Interfacial Charge Transfer Effects of MoS(2)/α-Fe(2)O(3) Nano-Heterojunction and Efficient Photocatalytic Hydrogen Evolution under Visible-Light Irradiation

Researchers have made efforts to develop high-productivity photocatalysts for photocatalytic hydrogen production to reduce the problem of a lack of energy. Bulk semiconductor photocatalysts mainly endure particular limitations, such as low visible light application, a quick recombination rate of electron–hole pairs, and poor photocatalytic efficiency. The major challenge is to improve solar-light-driven heterostructure photocatalysts that are highly active and stable under the photocatalytic system.

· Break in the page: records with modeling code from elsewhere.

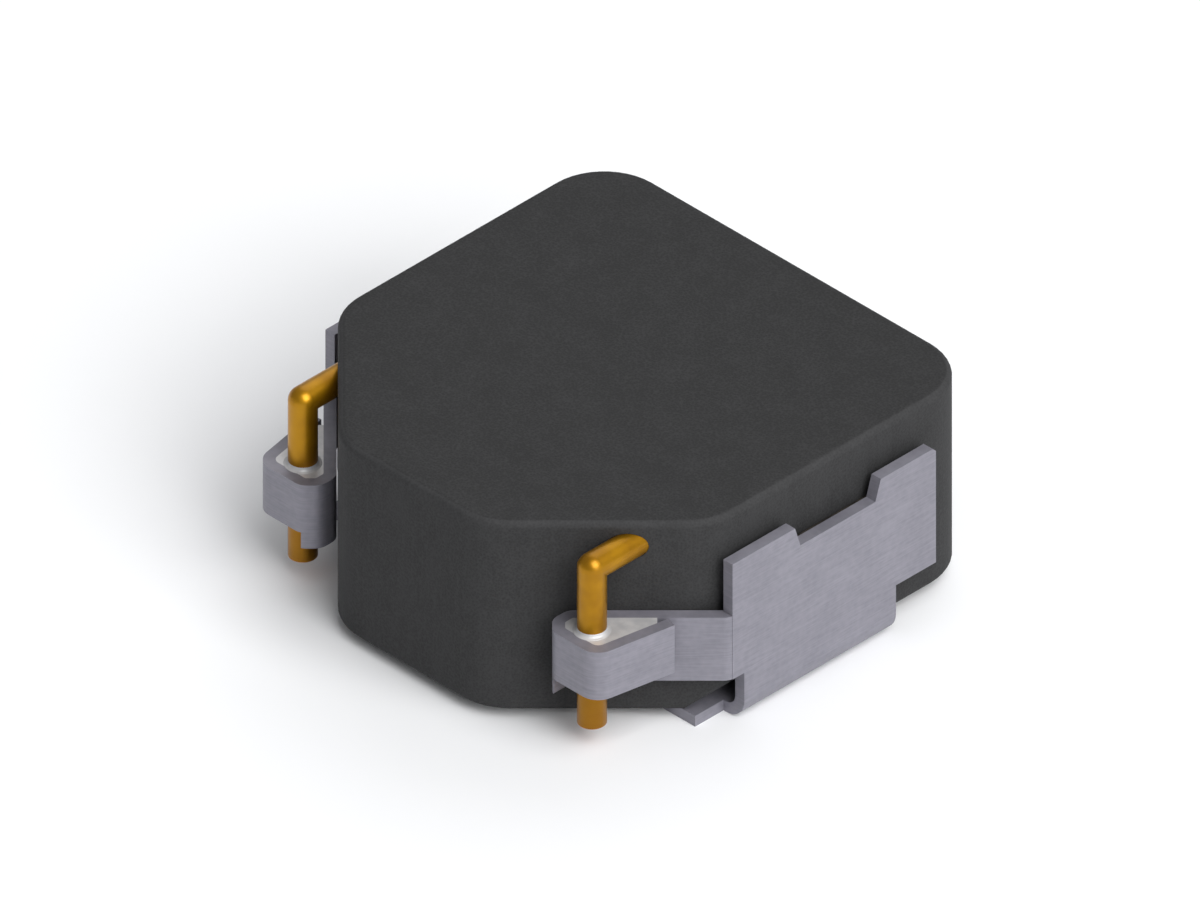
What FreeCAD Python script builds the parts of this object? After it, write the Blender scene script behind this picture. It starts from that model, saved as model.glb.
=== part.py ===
import FreeCAD, Part
import math
import os

os.makedirs("parts", exist_ok=True)

# Shielded power inductor for surface mounting. A block of pressed magnetic composite is moulded around a coil
# of round enamelled wire. Both wire ends leave the block through its two chamfered front corners, turn down
# and are soldered in the clips of two folded sheet terminals, which also form the solder feet.
# Millimetres. X runs from terminal to terminal, Y from the chamfered front to the back, Z up. The origin is
# the centre of the footprint, on the board.

# Block
body_width = 12.3
body_depth = 12.5
body_height = 5.33
chamfer_leg = 3.8
chamfer_blend = 1.6
rear_corner_radius = 1.6
edge_radius = 0.18
foot_bevel = 0.58
foot_bevel_past_leg = 0.2

# Wire, and how far each end stands off its chamfer and forward of the chamfer's middle
wire_diameter = 0.7
lead_stand_off = 0.806
lead_forward = 0.141
lead_drop = 0.67
lead_tip_rise = 0.3
wire_fit = 0.01

# Coil inside the block
layer_pairs = 2
turns_high = 4
turn_gap = 0.06
crossing_gap = 0.15

# Terminal sheet and side plate
sheet_thickness = 0.3
glue_thickness = 0.2
glue_margin = 0.15
glue_corner_radius = 0.4
plate_width = 6.64
plate_step = 0.06
plate_rise = 1.1
plate_drop = 0.98
plate_corner_cut = 0.1
notch_shift = 0.12
notch_top_width = 2.8
notch_bottom_width = 2.45
notch_depth = 0.56

# Leg, bend and foot
leg_width = 4.95
leg_step = 0.385
bend_radius = 0.3
foot_length = 3.35
foot_overhang = 0.93
foot_relief = 0.08

# Arm on the chamfer and clip around the wire
arm_width = 1.78
arm_gap = 0.03
fold_radius = 0.1
clip_inner_reach = 0.95
clip_corner = 0.35
clip_outer_reach = 0.82
nose_radius = 0.2
tongue_step = 0.44
tongue_lean = math.radians(10.5)
clip_slit = 0.05
solder_short = 0.28
solder_film = 0.04

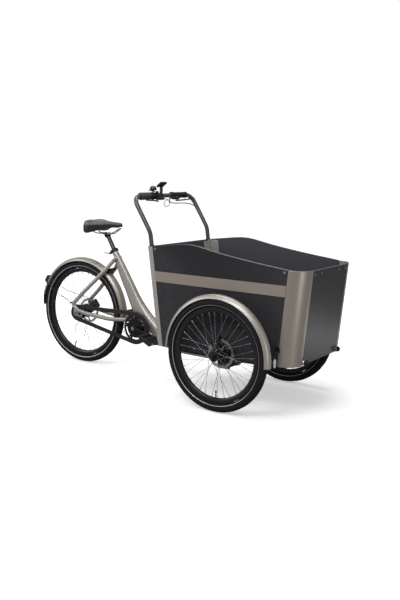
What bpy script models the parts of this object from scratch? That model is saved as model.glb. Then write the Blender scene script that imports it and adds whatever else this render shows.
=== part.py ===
"""Three-wheeled electric cargo bicycle: a low step-through rear frame with one driven wheel, and a box
module on two front wheels that swivels on a vertical kingpin to steer.

Metres, +Z up, +X forwards, +Y to the rider's left. The origin is on the ground under the centre of the
overall box. X positions are first given from the front axle and moved by FRONT_AXLE_X.
"""
import math

import bmesh
import bpy
from mathutils import Matrix, Vector

for old in list(bpy.data.objects):
    bpy.data.objects.remove(old)

# ---------------------------------------------------------------- driving dimensions
FRONT_AXLE_X = 0.5842
WHEELBASE = 1.279
TRACK_HALF = 0.389
FRONT_R, FRONT_BEAD, FRONT_RIM_IN = 0.3055, 0.2575, 0.229
REAR_R, REAR_BEAD, REAR_RIM_IN = 0.331, 0.2835, 0.2575
TYRE_HALF_W = 0.0255
SPOKES = 36
SPOKE_R = 0.0010
ROTOR_R = 0.080

BOX_HALF_W = 0.302
BOX_BOTTOM = 0.2755
BOX_REAR_TOP = 0.836
BOX_FRONT_TOP = 0.778
PANEL = 0.012
REAR_BOTTOM_X, REAR_TOP_X = -0.431, -0.512
FRONT_BOTTOM_X, FRONT_TOP_X = 0.409, 0.453
CORNER_R = 0.095
POST = 0.030

PIVOT_X = -0.12
STEER_LIMIT = 35.0

BB_X, BB_Z = -0.806, 0.291
CRANK_LEN = 0.170
CRANK_TILT = math.radians(-12.0)
PEDAL_TILT = math.radians(28.0)
CHAINRING_T, SPROCKET_T, PITCH = 44, 20, 0.0127
CHAIN_Y = -0.0575

SEAT_TOP = Vector((-1.022, 0.0, 0.748))
SEAT_DIR = Vector((-0.515, 0.0, 0.857)).normalized()
POST_R = 0.0136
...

In this study, the proposed nano-heterojunction exhibits a great capacity for hydrogen production (871.2 μmol g(−1) h(−1)), which is over 8.1-fold and 12.3-fold higher than that of the bare MoS(2) and bare α-Fe(2)O(3) samples, respectively. It is demonstrated that the MoS(2)/α-Fe(2)O(3) heterojunction gives rise to an enhanced visible light response and accelerated photoinduced charge carrier separation. This work provides an improved visible light absorption efficiency and a narrowed energy band gap, and presents a “highway” for electron–hole pairs to promote transfer and inhibit the combination of photoinduced charge carriers for the utilization of nano-heterojunction photocatalysts in the field of hydrogen production.